Italian political uncertainty weighs on the mind
The European Political Community, this new pan-European structure desired by Emmanuel Macron to give the countries of the neighborhood advantages and facilities before their effective membership, will indeed hold its inaugural session in October 2022 in Prague.
But there will be many question marks, especially since Bosnia-Herzegovina, a failed state, will have held general elections just before. Italy will also have voted at the end of September 2022. The announced departure of Mario Draghi already leaves a big gap, but the possible arrival at the Palazzo Chigi of Giorgia Meloni, whose national-conservative party Fratelli d'Italia is leading in the polls, would cause a shock wave.
At the European Council table would sit three hard-right, anti-EU leaders - if one can anticipate the Meloni method.

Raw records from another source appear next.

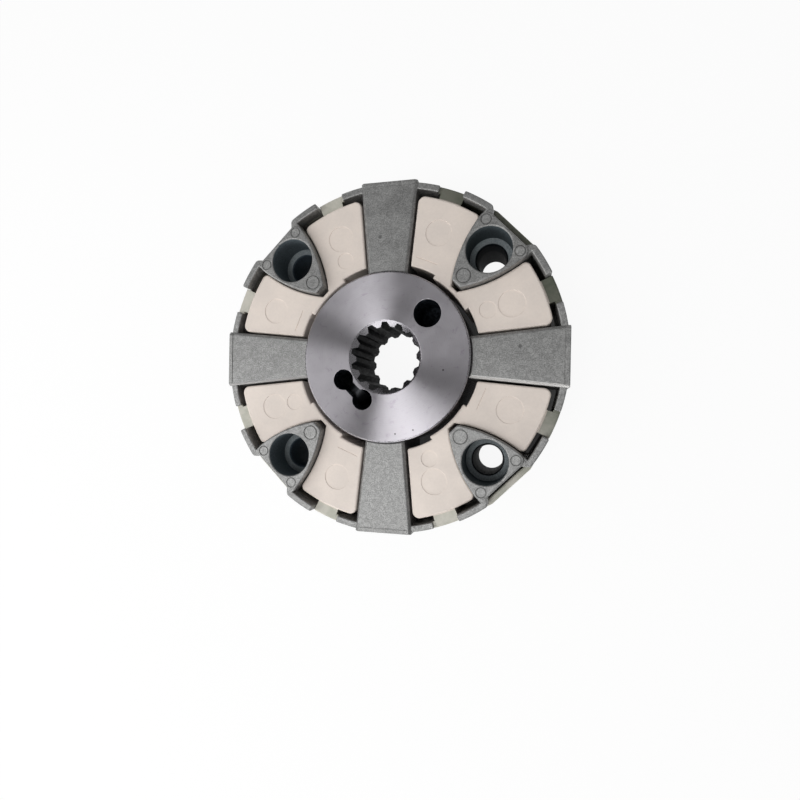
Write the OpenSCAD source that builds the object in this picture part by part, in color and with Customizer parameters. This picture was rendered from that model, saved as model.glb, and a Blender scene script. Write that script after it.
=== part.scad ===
// Flexible coupling between an engine flywheel and the splined shaft of a hydraulic pump.
// Four flywheel inserts (bolted along the axis) and four hub inserts (bolted to the hub
// along the radius) alternate round the hub, and four elastic elements drive between them.
// The axis is Z, the flywheel face is at z = 0 and the pump side is up.

/* [Coupling] */
// Pitch circle of the four flywheel bolts
bolt_pcd = 125; // [110:0.5:140]
// From the bolts' centres out to the outside of the wings
bolt_rim = 15; // [13:0.5:18]
// Wall of the wings that reach round the outside from each insert
wing_t = 2.9; // [2.2:0.1:4]
// Play at rest between a hub insert's side and the pad beside it
drive_gap = 1; // [0.9:0.1:1.8]

/* [Flywheel inserts] */
// Depth of a flywheel insert from the flywheel face to its front
axial_depth = 42; // [38:0.5:56]
// Width of the blunt inner tip
tip_w = 5; // [4:0.5:7]
// Thinnest wall between the counterbore and a flank
bore_wall = 1.5; // [1:0.1:3]
// Radius of the convex flanks
flank_r = 58; // [48:1:90]
// Half angle that the wings cover
axial_wing_angle = 19.1; // [17.5:0.1:20.5]
// Setback of the wings from the insert's front and back
axial_wing_setback = 1; // [0.4:0.1:2]
// Depth of the wings at the front and at the back
axial_wing_depth = 6.5; // [5:0.5:9]
// Width of the flat between the two wings
wing_flat_w = 19; // [16:0.5:22]
// Setback of that flat from the inside of the hoop
flat_setback = 1.2; // [0.8:0.1:2]
// Radius of the insert's two outer corners
corner_r = 3.2; // [2.6:0.1:4]
// Radius of the wings' outer corners beside the flat
wing_end_r = 2.2; // [1:0.1:2.6]
// Ring left by the ejector pin near the tip, its diameter
tip_mark_d = 6.4; // [4:0.2:7]
// Distance of that ring's centre from the tip
tip_mark_reach = 4.5; // [4:0.1:6]
// Rings left by the ejector pins in the outer corners, their diameter
corner_mark_d = 4.6; // [3:0.2:5]
// Width of the rings and lines that the mould leaves
mark_w = 0.4; // [0.3:0.1:0.6]
// Depth of the rings, discs and lines that the mould leaves
mark_depth = 0.25; // [0.1:0.05:0.5]

/* [Flywheel bolts] */
// Bolt hole at the flywheel face
bolt_hole_d = 12.2; // [10.2:0.1:13.5]
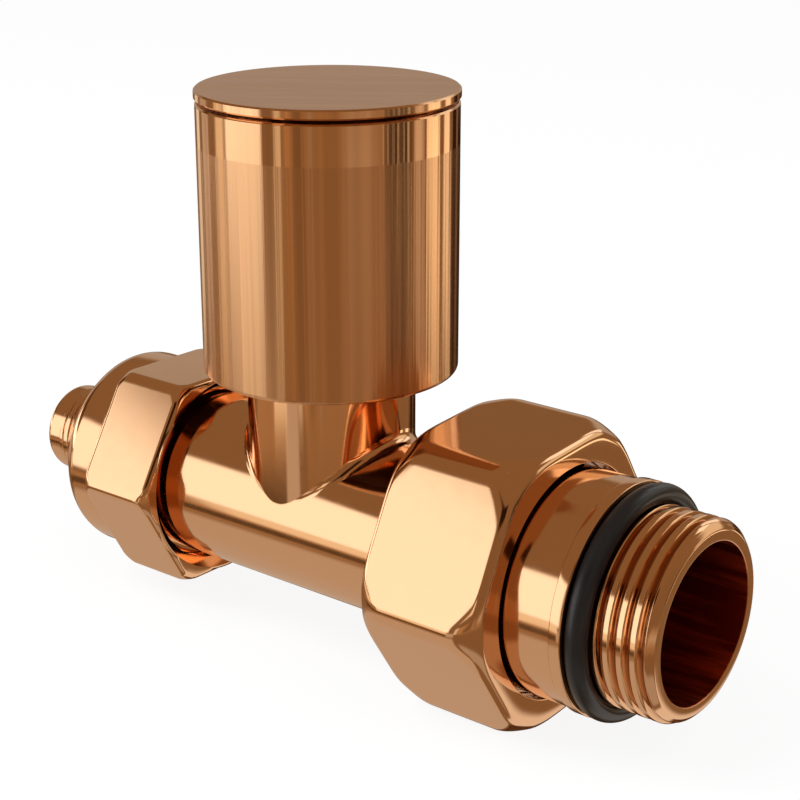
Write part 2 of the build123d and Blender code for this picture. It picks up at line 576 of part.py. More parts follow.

Italian rates could then soar...
In France, Emmanuel Macron, who has repeatedly irritated the countries of the eastern fringe of the Union, will be very much absorbed by a restless Assembly. Across the Rhine, Olaf Scholz, caught up in old scandals, is multiplying his blunders, without giving the Germans the impression of setting a course. The Austrian Chancellor and the Greek Prime Minister are weakened. In the Swedish parliamentary elections of September 11, 2022, the far right could win one in five votes.
Yet, in the coming months, the EU-27 must agree on new budgetary rules that will allow massive investment, reform the functioning of the European electricity market, find ways to counter inflation, and secure supply chains.
And probably to deal with a gas shortage. Together! European cohesion will be tested more than ever in the months to come.